Records from a collection:

++++

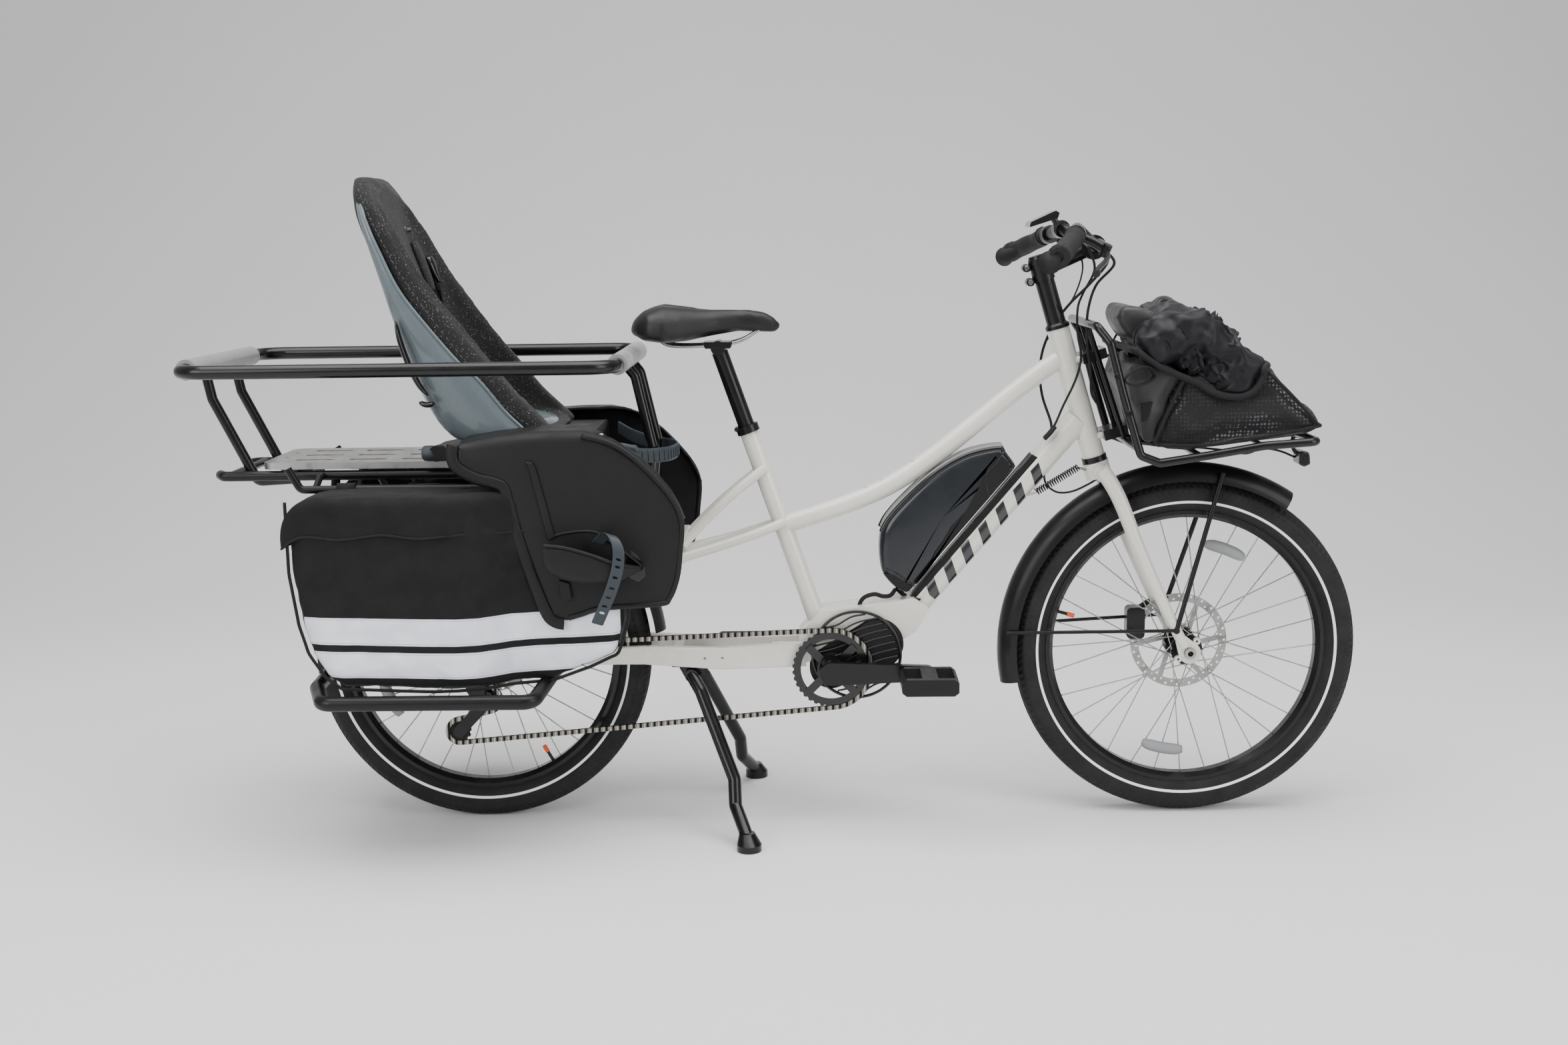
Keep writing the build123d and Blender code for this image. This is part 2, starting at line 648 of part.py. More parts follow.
with BuildPart() as headset_cups:
    bore = steerer_radius + running_gap
    turned_about_head([(bore, -10), (23, -10), (23, 0), (17, 0), (17, 14), (bore, 14)])
    turned_about_head([(bore, head_length - 14), (17, head_length - 14), (17, head_length), (22, head_length),
                       (22, head_length + 6), (18, head_length + 10), (bore, head_length + 10)])
finish(headset_cups, "headset_cups")

with BuildPart() as seat_clamp:
    rod(tuple(seat_top - seat_axis * 12), tuple(seat_top + seat_axis * 2), 21)
    rod(tuple(seat_top - seat_axis * 5 + Vector(-20, -14, 0)),
        tuple(seat_top - seat_axis * 5 + Vector(-20, 14, 0)), 4)
    rod(tuple(seat_top - seat_axis * 40), tuple(seat_top + seat_axis * 5), 17, mode=Mode.SUBTRACT)
finish(seat_clamp, "seat_clamp")

post_top = seat_foot + seat_axis * 536
with BuildPart() as seatpost:
    rod(tuple(seat_top - seat_axis * 180), tuple(post_top), post_radius)
    across(post_top.X - 2, post_top.Z + 8, -26, 26, 13)
finish(seatpost, "seatpost")

with BuildPart() as saddle:
    plate([(-277, 908), (-263, 933), (-217, 953), (-132, 943), (-61, 945), (-19, 934), (-5, 912), (-14, 903),
           (-82, 906), (-133, 897), (-173, 887), (-215, 884), (-250, 888)], -90, 90)
    with BuildSketch(Plane.XY.offset(860)) as plan:
        with BuildLine():
            for side in (-1, 1):
                Spline((-276, 0), (-262, side * 62), (-215, side * 84), (-150, side * 52), (-80, side * 26),
                       (-20, side * 17), (-4, 0), tangents=[(0, side), (0, -side)])
        make_face()
    extrude(to_extrude=plan.sketch, amount=120, mode=Mode.INTERSECT)
    for side in (-1, 1):
        tube([(-226, side * 22, 890), (-190, side * 22, 881), (-80, side * 20, 886), (-42, side * 6, 916)], 3.5, 12)
    clear_of(seatpost)
finish(saddle, "saddle")

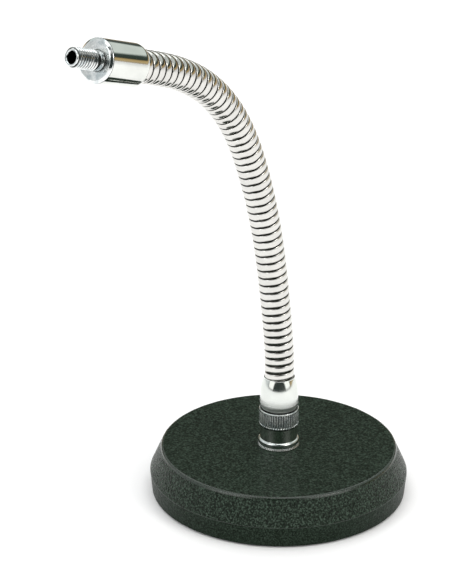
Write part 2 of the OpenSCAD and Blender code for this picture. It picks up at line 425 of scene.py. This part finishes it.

++++

*Exercise:*
Extract all of the data above without altering anything.

*Problem solution:*
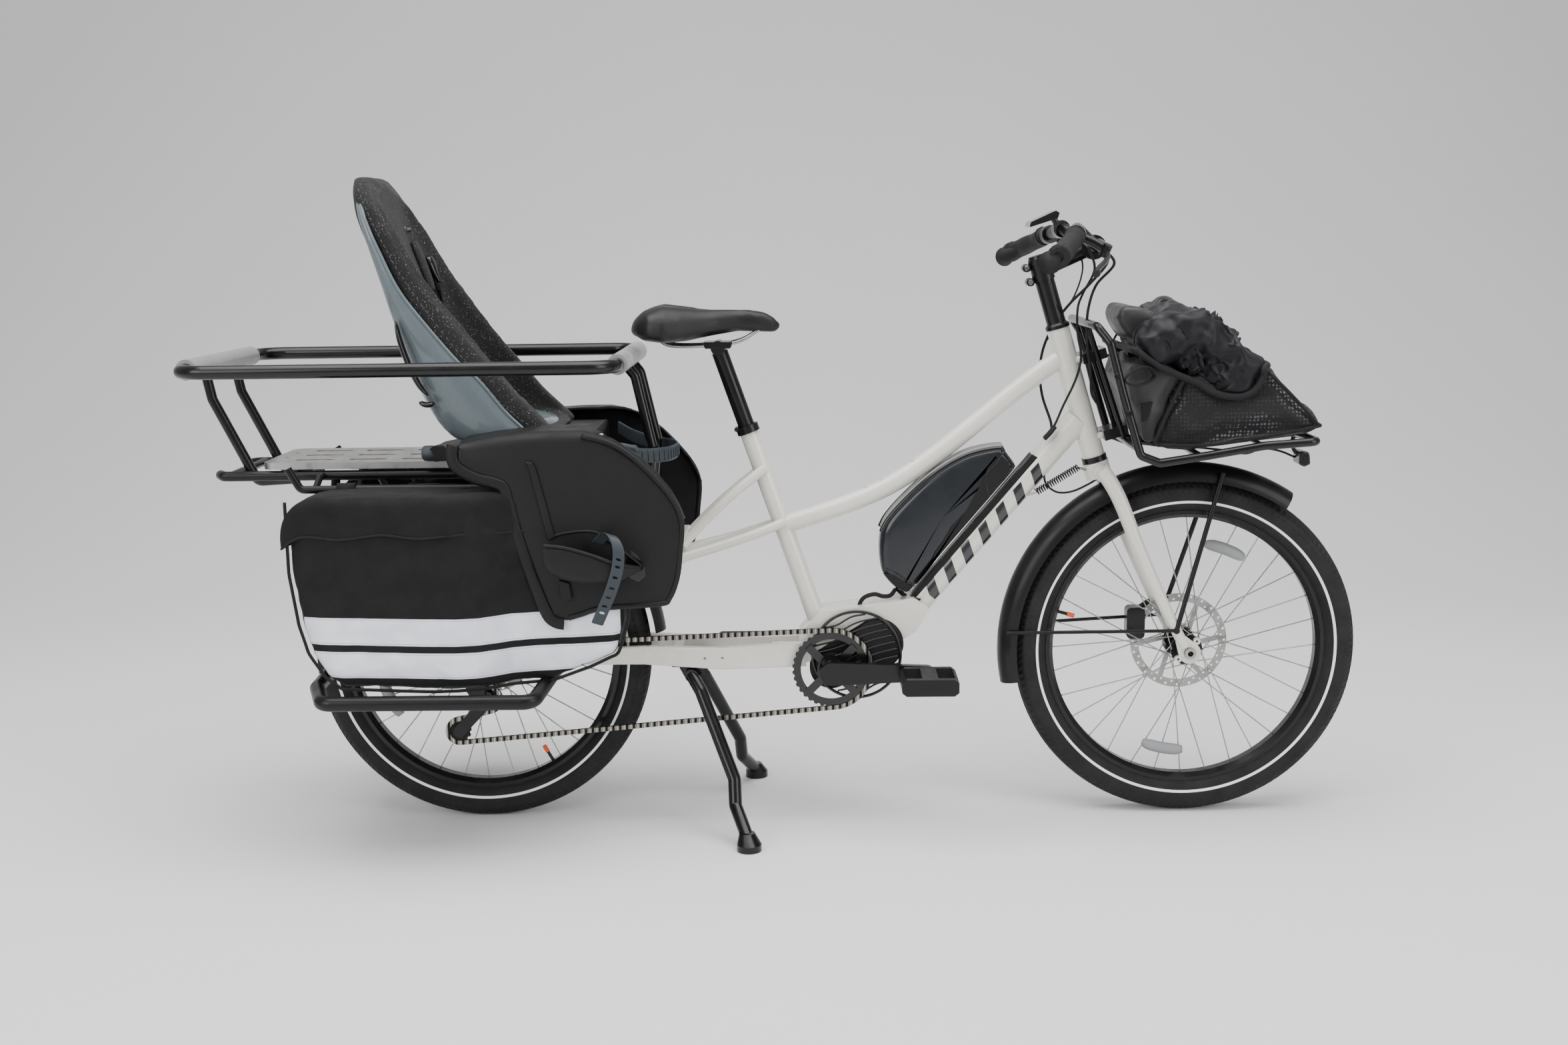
Keep writing the build123d and Blender code for this image. This is part 2, starting at line 648 of part.py. More parts follow.
with BuildPart() as headset_cups:
    bore = steerer_radius + running_gap
    turned_about_head([(bore, -10), (23, -10), (23, 0), (17, 0), (17, 14), (bore, 14)])
    turned_about_head([(bore, head_length - 14), (17, head_length - 14), (17, head_length), (22, head_length),
                       (22, head_length + 6), (18, head_length + 10), (bore, head_length + 10)])
finish(headset_cups, "headset_cups")

with BuildPart() as seat_clamp:
    rod(tuple(seat_top - seat_axis * 12), tuple(seat_top + seat_axis * 2), 21)
    rod(tuple(seat_top - seat_axis * 5 + Vector(-20, -14, 0)),
        tuple(seat_top - seat_axis * 5 + Vector(-20, 14, 0)), 4)
    rod(tuple(seat_top - seat_axis * 40), tuple(seat_top + seat_axis * 5), 17, mode=Mode.SUBTRACT)
finish(seat_clamp, "seat_clamp")

post_top = seat_foot + seat_axis * 536
with BuildPart() as seatpost:
    rod(tuple(seat_top - seat_axis * 180), tuple(post_top), post_radius)
    across(post_top.X - 2, post_top.Z + 8, -26, 26, 13)
finish(seatpost, "seatpost")

with BuildPart() as saddle:
    plate([(-277, 908), (-263, 933), (-217, 953), (-132, 943), (-61, 945), (-19, 934), (-5, 912), (-14, 903),
           (-82, 906), (-133, 897), (-173, 887), (-215, 884), (-250, 888)], -90, 90)
    with BuildSketch(Plane.XY.offset(860)) as plan:
        with BuildLine():
            for side in (-1, 1):
                Spline((-276, 0), (-262, side * 62), (-215, side * 84), (-150, side * 52), (-80, side * 26),
                       (-20, side * 17), (-4, 0), tangents=[(0, side), (0, -side)])
        make_face()
    extrude(to_extrude=plan.sketch, amount=120, mode=Mode.INTERSECT)
    for side in (-1, 1):
        tube([(-226, side * 22, 890), (-190, side * 22, 881), (-80, side * 20, 886), (-42, side * 6, 916)], 3.5, 12)
    clear_of(seatpost)
finish(saddle, "saddle")

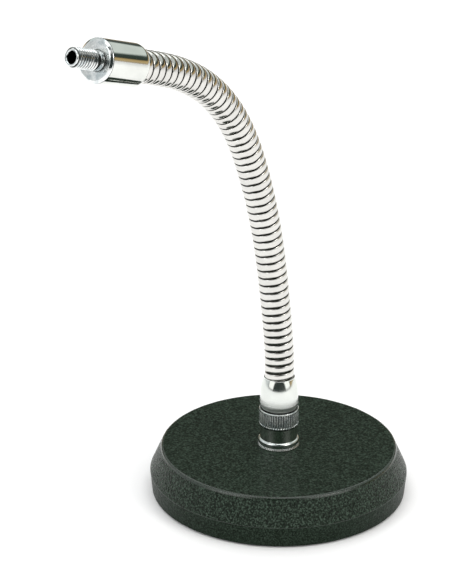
Write part 2 of the OpenSCAD and Blender code for this picture. It picks up at line 425 of scene.py. This part finishes it.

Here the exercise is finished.